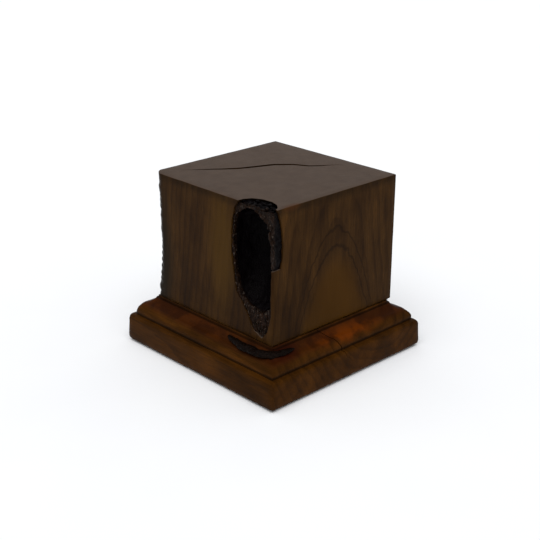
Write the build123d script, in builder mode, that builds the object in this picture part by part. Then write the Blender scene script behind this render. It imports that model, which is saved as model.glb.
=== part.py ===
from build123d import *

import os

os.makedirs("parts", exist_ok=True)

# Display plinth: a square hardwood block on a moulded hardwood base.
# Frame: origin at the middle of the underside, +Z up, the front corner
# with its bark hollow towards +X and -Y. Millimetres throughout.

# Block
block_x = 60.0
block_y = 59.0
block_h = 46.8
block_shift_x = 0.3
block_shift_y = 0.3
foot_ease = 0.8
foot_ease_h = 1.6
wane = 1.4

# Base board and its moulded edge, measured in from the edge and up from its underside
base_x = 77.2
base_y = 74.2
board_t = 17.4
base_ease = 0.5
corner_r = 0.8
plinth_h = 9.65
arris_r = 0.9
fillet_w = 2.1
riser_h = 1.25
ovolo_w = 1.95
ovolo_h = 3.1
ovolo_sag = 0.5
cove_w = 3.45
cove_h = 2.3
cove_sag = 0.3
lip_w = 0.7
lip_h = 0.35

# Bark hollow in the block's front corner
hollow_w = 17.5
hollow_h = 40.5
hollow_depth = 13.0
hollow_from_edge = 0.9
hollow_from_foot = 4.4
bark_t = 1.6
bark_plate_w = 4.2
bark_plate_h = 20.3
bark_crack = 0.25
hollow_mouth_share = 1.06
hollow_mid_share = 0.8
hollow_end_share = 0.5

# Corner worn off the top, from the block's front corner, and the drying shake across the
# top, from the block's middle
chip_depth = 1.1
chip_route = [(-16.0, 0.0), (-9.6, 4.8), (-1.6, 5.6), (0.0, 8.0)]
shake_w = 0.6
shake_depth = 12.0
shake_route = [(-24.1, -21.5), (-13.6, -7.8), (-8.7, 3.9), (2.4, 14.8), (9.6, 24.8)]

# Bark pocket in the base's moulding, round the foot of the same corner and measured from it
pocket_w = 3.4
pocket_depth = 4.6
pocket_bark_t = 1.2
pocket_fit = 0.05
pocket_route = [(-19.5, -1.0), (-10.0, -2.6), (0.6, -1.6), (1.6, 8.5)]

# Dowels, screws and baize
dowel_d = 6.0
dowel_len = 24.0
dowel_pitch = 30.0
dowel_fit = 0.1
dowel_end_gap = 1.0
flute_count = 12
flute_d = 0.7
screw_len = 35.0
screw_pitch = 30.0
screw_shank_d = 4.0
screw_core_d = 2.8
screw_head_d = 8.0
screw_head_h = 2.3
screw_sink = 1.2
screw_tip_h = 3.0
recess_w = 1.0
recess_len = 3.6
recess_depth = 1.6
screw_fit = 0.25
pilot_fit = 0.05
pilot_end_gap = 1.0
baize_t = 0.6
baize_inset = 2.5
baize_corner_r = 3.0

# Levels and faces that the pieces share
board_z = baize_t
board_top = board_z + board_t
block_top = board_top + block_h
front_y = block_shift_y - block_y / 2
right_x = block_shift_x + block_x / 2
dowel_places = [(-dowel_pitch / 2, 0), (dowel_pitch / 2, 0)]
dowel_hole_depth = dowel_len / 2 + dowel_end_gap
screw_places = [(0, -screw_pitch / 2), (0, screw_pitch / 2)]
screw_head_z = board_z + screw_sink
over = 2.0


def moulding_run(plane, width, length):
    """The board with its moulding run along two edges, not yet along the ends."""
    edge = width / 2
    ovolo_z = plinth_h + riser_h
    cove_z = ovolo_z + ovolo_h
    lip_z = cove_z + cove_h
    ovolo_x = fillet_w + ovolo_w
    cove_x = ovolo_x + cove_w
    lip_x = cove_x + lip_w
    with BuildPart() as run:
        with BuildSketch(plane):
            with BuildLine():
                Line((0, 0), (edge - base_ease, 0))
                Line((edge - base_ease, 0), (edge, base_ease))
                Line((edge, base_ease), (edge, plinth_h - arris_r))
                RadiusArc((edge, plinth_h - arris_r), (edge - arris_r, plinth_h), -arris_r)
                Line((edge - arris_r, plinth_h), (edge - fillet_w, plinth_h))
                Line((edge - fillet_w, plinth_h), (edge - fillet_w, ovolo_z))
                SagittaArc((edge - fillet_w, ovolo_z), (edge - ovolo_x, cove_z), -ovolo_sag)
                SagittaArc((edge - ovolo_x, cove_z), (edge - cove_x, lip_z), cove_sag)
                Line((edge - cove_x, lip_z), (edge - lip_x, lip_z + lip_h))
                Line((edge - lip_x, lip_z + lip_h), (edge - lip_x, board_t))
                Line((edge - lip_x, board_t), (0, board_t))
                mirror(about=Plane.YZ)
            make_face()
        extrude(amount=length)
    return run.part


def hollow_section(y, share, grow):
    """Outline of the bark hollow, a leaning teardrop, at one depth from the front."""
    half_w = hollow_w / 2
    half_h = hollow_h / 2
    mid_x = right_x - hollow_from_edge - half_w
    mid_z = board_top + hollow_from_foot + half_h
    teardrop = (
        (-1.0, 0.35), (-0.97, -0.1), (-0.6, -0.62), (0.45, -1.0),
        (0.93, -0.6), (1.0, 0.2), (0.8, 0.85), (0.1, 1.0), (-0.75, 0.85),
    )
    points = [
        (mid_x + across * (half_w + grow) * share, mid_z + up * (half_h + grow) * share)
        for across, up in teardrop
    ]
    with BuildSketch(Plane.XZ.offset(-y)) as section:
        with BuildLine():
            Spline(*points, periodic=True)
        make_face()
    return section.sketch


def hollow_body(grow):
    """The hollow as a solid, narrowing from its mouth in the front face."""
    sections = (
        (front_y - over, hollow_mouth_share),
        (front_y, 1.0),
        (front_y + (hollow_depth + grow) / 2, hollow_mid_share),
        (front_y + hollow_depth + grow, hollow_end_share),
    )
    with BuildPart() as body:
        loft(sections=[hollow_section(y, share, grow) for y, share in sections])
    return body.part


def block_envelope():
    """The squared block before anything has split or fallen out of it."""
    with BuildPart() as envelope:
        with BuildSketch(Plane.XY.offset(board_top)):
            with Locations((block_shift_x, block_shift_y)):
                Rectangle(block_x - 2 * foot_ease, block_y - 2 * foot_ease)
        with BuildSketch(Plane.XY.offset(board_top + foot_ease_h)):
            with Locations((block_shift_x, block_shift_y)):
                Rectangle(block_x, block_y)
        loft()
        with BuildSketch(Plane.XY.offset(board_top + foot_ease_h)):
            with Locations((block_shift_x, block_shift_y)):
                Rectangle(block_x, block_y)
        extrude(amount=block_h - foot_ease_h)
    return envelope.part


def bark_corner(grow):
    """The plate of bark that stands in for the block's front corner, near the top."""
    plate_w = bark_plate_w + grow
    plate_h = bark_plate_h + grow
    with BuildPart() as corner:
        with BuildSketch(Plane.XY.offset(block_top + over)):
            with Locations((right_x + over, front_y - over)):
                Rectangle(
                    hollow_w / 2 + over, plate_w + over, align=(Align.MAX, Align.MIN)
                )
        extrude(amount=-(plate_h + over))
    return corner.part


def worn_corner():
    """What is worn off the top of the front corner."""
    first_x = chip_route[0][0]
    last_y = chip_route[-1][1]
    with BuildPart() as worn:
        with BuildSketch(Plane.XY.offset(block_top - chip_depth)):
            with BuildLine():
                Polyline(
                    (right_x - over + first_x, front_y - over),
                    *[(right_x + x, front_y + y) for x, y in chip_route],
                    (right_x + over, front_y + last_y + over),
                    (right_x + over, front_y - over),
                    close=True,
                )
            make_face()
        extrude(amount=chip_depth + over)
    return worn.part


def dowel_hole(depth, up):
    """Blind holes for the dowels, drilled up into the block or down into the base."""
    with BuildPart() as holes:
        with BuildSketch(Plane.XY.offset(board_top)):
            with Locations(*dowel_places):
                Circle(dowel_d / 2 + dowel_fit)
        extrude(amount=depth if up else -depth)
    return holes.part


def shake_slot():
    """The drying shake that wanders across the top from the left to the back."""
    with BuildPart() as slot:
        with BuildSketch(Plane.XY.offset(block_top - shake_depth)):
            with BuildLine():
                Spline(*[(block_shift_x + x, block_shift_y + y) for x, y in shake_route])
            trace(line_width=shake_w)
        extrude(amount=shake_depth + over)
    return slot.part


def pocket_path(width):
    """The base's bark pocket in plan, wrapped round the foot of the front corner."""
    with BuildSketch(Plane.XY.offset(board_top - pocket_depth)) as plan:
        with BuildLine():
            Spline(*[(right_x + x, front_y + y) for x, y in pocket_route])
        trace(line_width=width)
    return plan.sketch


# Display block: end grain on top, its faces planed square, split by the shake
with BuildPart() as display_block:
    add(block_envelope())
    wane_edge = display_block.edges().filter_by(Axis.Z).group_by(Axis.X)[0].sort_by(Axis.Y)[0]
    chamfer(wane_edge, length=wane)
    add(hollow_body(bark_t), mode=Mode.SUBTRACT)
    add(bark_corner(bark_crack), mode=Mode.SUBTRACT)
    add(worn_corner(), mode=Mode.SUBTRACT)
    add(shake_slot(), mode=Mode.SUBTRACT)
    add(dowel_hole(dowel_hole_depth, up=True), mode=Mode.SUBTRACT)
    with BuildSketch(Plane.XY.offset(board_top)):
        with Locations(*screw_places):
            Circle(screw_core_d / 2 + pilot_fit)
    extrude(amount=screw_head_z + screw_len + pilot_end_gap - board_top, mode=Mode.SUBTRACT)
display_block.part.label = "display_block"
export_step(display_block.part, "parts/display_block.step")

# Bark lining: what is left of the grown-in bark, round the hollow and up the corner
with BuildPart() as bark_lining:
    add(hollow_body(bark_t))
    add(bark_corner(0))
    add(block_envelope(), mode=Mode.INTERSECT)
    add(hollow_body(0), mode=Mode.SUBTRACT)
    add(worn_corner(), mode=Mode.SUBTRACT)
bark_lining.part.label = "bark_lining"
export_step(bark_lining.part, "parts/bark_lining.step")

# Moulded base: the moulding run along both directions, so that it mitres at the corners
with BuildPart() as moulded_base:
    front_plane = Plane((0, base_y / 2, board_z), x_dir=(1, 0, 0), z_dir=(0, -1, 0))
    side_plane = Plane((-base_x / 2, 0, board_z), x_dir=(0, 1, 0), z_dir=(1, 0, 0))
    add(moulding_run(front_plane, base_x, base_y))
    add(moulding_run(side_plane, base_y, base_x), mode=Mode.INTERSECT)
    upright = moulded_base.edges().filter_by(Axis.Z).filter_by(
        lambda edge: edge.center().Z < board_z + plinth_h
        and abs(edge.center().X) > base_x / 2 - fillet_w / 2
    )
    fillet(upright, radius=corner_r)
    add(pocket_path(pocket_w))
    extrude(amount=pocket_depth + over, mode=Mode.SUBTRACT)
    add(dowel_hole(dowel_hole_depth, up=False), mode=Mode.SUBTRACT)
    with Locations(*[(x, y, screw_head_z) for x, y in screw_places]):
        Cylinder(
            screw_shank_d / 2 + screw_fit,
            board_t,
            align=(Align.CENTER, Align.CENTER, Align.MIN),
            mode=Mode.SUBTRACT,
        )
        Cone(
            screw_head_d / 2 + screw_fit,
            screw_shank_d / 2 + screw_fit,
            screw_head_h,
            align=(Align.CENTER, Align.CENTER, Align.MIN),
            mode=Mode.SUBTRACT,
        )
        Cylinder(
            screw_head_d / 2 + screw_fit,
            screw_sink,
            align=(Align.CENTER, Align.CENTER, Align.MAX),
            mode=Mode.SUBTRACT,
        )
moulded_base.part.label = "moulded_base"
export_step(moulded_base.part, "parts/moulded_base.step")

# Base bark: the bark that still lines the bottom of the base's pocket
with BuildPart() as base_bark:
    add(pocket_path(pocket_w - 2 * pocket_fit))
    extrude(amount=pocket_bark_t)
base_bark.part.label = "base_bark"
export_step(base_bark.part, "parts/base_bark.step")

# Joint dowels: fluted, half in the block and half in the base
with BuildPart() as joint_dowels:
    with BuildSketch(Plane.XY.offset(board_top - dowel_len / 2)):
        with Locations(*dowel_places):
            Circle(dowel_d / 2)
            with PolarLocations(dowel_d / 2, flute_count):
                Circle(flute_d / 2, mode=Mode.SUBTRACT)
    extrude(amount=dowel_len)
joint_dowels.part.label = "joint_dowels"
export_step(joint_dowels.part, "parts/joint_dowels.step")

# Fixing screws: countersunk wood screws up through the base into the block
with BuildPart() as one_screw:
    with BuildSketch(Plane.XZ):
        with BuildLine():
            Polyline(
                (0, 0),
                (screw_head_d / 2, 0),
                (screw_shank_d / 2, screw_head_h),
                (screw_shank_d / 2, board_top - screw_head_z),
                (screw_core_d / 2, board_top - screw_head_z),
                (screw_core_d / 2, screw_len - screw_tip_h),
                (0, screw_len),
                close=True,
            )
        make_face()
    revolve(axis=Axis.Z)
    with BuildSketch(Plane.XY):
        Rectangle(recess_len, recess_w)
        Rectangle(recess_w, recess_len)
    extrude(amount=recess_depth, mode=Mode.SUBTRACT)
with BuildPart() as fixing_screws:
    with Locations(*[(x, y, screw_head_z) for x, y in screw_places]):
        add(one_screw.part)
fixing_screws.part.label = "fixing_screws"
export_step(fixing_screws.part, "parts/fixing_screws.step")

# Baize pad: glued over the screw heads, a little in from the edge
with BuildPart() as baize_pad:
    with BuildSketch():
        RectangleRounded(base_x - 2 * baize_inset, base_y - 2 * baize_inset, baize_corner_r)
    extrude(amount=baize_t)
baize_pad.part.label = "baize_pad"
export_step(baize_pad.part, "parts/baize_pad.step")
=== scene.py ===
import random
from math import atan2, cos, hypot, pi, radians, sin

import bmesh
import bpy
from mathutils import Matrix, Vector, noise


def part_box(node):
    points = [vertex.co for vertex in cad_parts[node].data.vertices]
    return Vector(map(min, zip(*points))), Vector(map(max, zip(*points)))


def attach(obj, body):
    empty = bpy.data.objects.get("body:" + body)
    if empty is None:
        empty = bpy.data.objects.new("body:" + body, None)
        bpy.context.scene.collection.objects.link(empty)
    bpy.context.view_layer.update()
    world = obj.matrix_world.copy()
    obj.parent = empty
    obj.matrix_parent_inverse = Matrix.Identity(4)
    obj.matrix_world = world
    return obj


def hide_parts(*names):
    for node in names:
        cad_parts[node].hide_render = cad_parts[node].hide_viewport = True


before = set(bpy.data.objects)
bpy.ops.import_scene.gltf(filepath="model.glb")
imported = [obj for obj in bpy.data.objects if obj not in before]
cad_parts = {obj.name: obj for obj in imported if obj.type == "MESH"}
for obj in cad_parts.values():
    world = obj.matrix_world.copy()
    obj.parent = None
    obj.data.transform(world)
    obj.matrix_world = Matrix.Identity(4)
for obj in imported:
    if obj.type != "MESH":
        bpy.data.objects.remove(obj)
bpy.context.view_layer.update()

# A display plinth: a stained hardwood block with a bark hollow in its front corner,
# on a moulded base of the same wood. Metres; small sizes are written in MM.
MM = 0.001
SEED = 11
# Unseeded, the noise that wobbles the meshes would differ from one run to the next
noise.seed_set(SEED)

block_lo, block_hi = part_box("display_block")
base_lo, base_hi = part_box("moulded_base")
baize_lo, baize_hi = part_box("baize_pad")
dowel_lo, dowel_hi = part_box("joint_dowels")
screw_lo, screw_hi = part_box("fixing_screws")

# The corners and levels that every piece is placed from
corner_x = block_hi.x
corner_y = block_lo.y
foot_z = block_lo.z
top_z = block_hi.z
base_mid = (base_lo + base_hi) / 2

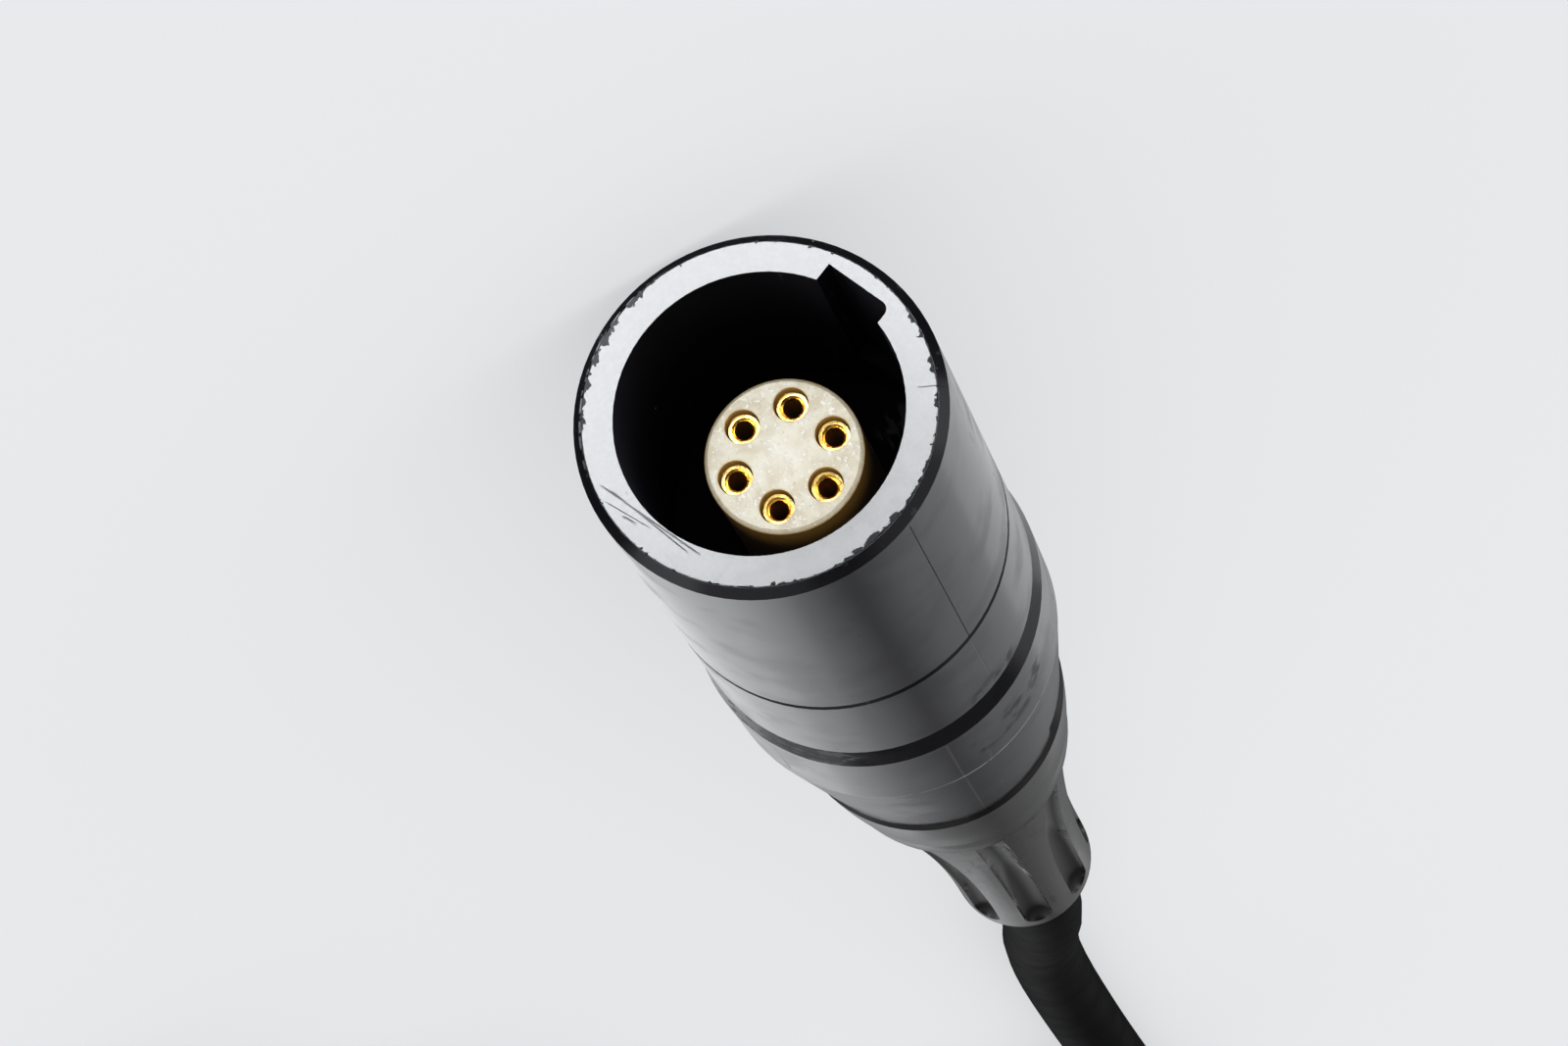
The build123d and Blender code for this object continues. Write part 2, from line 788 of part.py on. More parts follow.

____________

== YOUR OBJECTIVE ==
Transcribe the records above exactly, beginning at the line that contains "# Baize pad: glued" and ending with the line that contains "obj.parent = empty", both included, and nothing else.

== RESULT ==
# Baize pad: glued over the screw heads, a little in from the edge
with BuildPart() as baize_pad:
    with BuildSketch():
        RectangleRounded(base_x - 2 * baize_inset, base_y - 2 * baize_inset, baize_corner_r)
    extrude(amount=baize_t)
baize_pad.part.label = "baize_pad"
export_step(baize_pad.part, "parts/baize_pad.step")
=== scene.py ===
import random
from math import atan2, cos, hypot, pi, radians, sin

import bmesh
import bpy
from mathutils import Matrix, Vector, noise


def part_box(node):
    points = [vertex.co for vertex in cad_parts[node].data.vertices]
    return Vector(map(min, zip(*points))), Vector(map(max, zip(*points)))


def attach(obj, body):
    empty = bpy.data.objects.get("body:" + body)
    if empty is None:
        empty = bpy.data.objects.new("body:" + body, None)
        bpy.context.scene.collection.objects.link(empty)
    bpy.context.view_layer.update()
    world = obj.matrix_world.copy()
    obj.parent = empty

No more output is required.